Check each line for the string "context", then give only how many lines have it.

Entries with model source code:
********************
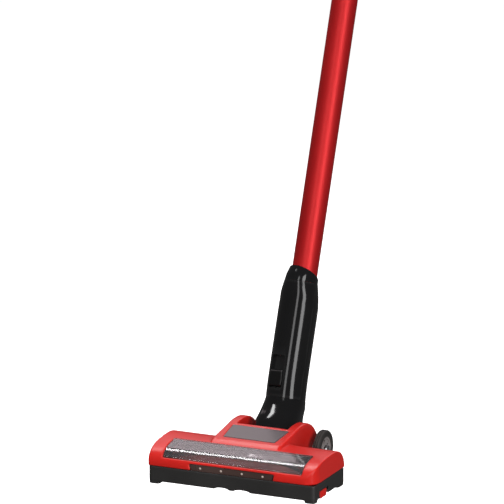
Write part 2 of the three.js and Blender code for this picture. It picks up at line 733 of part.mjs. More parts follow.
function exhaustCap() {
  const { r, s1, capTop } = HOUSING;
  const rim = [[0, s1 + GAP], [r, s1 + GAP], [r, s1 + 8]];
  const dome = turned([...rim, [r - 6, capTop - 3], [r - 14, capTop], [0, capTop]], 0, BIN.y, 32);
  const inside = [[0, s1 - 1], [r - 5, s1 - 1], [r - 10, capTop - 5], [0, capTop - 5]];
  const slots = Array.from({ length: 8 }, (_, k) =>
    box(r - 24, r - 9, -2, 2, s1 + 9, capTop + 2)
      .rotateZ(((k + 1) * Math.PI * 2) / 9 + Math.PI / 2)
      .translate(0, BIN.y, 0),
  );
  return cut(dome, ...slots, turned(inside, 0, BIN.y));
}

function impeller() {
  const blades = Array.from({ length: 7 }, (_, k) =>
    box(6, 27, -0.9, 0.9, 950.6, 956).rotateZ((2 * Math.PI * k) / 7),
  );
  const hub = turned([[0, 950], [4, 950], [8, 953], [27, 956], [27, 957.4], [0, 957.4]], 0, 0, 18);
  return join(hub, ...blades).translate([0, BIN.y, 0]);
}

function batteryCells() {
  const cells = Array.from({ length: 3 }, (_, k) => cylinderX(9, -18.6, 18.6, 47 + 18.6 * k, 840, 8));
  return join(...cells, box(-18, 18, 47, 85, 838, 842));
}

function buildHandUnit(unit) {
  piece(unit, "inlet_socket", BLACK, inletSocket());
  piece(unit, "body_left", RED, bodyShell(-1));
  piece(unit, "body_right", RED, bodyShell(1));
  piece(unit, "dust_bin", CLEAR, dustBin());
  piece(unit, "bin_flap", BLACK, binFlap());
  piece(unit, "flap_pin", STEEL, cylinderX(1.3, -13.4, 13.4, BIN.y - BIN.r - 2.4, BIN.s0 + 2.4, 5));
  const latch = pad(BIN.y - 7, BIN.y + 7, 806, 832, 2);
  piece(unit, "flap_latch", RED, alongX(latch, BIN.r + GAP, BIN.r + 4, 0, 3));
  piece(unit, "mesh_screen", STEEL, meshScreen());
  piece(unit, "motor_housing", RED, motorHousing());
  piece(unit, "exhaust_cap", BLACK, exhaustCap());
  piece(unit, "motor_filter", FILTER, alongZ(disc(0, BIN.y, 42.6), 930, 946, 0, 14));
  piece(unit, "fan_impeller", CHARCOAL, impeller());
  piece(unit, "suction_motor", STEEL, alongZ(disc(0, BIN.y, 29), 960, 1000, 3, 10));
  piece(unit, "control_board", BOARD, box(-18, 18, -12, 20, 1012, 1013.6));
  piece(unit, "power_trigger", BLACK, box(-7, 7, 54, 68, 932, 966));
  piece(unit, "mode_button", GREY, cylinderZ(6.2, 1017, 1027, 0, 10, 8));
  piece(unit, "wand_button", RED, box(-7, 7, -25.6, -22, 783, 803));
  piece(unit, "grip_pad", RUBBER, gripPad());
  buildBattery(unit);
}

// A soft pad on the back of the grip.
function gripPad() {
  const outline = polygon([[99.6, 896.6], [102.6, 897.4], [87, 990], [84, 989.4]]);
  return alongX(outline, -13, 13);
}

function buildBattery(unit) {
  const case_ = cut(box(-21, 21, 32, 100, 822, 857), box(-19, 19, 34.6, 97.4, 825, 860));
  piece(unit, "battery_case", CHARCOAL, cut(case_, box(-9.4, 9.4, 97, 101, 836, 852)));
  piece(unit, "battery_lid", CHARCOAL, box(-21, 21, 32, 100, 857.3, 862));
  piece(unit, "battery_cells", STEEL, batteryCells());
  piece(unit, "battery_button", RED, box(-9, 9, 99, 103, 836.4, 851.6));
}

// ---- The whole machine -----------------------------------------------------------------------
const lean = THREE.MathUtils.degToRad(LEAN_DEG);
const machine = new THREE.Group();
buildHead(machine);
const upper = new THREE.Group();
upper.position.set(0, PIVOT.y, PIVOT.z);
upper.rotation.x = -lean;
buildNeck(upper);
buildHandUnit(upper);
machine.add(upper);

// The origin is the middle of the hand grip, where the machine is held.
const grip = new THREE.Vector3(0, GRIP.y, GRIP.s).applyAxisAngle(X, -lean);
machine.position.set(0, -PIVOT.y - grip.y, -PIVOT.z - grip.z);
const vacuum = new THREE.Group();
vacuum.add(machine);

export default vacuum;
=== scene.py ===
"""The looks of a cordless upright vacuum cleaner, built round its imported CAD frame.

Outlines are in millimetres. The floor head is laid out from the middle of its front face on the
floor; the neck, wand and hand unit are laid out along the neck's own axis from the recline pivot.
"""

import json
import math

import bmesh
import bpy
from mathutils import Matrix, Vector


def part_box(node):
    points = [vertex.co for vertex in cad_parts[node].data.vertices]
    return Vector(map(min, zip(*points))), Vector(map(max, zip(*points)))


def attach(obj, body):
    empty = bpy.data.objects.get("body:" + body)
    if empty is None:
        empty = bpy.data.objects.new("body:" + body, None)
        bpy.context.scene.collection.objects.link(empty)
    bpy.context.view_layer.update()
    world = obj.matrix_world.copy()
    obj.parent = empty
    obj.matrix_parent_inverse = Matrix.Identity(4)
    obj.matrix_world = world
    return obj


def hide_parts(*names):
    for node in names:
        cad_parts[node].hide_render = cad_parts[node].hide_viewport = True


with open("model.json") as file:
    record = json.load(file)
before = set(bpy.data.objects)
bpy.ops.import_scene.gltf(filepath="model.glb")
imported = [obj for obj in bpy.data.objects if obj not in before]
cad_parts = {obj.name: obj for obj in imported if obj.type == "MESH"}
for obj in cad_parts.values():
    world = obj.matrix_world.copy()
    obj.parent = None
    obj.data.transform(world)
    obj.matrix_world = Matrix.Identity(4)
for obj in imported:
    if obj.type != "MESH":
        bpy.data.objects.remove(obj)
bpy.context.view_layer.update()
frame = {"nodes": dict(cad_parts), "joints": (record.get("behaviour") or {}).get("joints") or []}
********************
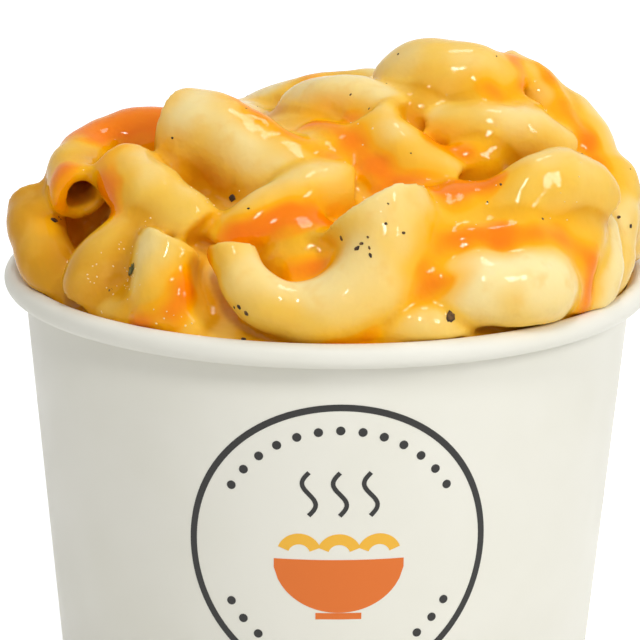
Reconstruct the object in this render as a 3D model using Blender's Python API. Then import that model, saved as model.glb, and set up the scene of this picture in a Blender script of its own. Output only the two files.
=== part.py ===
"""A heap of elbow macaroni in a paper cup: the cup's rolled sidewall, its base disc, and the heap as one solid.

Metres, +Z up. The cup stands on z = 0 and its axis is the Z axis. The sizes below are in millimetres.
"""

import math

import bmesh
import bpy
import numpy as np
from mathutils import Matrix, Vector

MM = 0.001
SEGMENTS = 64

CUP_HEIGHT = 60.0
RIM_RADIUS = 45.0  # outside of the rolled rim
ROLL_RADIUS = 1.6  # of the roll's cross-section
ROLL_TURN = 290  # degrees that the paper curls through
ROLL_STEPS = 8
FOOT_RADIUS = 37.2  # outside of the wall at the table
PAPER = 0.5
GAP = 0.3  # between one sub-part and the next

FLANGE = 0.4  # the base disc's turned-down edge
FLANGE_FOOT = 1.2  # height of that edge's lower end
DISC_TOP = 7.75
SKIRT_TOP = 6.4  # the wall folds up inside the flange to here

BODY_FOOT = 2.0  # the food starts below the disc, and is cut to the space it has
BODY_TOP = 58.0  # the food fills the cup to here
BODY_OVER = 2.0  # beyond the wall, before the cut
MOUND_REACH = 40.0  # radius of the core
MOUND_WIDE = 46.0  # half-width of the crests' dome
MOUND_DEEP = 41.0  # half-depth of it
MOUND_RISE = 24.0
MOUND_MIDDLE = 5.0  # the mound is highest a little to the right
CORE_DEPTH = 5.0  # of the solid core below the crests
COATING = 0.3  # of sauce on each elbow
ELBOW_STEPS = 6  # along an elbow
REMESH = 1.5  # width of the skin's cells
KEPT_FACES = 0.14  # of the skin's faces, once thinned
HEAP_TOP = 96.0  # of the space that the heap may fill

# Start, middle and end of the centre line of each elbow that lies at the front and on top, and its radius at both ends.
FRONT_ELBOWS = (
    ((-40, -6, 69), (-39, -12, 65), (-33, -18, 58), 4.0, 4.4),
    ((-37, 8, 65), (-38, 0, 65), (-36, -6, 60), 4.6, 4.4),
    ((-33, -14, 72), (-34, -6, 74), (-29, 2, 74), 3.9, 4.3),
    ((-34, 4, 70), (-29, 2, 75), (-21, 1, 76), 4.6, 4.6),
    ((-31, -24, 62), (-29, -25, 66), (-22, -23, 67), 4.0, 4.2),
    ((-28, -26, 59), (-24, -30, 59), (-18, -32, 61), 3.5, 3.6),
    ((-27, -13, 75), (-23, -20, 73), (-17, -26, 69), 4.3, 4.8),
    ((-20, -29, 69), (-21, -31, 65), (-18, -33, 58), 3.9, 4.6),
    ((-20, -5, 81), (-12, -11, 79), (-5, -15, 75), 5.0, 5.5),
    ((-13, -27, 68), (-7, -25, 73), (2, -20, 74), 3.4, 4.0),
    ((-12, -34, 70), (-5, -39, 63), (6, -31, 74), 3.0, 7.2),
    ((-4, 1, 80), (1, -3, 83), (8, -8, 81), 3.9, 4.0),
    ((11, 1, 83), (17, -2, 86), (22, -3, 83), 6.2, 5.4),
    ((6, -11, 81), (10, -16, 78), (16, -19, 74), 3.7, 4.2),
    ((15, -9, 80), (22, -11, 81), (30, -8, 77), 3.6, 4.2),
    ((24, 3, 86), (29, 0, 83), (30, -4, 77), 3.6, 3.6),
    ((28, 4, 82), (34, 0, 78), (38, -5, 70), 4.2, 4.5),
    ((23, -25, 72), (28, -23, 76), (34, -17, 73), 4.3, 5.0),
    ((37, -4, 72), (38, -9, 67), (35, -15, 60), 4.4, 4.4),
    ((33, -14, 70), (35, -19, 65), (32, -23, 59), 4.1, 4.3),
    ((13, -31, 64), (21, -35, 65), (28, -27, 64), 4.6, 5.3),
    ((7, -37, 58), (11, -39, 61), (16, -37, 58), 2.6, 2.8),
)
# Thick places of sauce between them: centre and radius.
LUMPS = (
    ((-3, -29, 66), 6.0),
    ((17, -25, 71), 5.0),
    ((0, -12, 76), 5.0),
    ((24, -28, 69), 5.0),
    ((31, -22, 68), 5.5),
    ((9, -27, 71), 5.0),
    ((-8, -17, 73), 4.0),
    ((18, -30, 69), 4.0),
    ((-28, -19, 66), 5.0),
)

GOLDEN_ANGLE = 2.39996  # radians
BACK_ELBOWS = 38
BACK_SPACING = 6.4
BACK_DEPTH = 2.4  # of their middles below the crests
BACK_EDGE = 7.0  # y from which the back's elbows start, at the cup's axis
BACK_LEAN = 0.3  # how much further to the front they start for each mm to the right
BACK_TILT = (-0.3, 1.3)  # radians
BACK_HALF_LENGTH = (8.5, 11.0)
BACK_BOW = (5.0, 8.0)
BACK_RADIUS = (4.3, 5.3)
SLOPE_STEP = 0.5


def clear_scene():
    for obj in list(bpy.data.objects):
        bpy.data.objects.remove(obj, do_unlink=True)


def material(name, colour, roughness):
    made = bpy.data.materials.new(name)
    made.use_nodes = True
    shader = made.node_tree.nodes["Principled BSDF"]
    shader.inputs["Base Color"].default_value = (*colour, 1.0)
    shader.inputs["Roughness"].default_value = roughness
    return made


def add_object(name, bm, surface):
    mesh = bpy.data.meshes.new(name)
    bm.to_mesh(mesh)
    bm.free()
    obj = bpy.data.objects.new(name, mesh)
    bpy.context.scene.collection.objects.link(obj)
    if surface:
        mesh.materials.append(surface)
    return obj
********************
Response:
4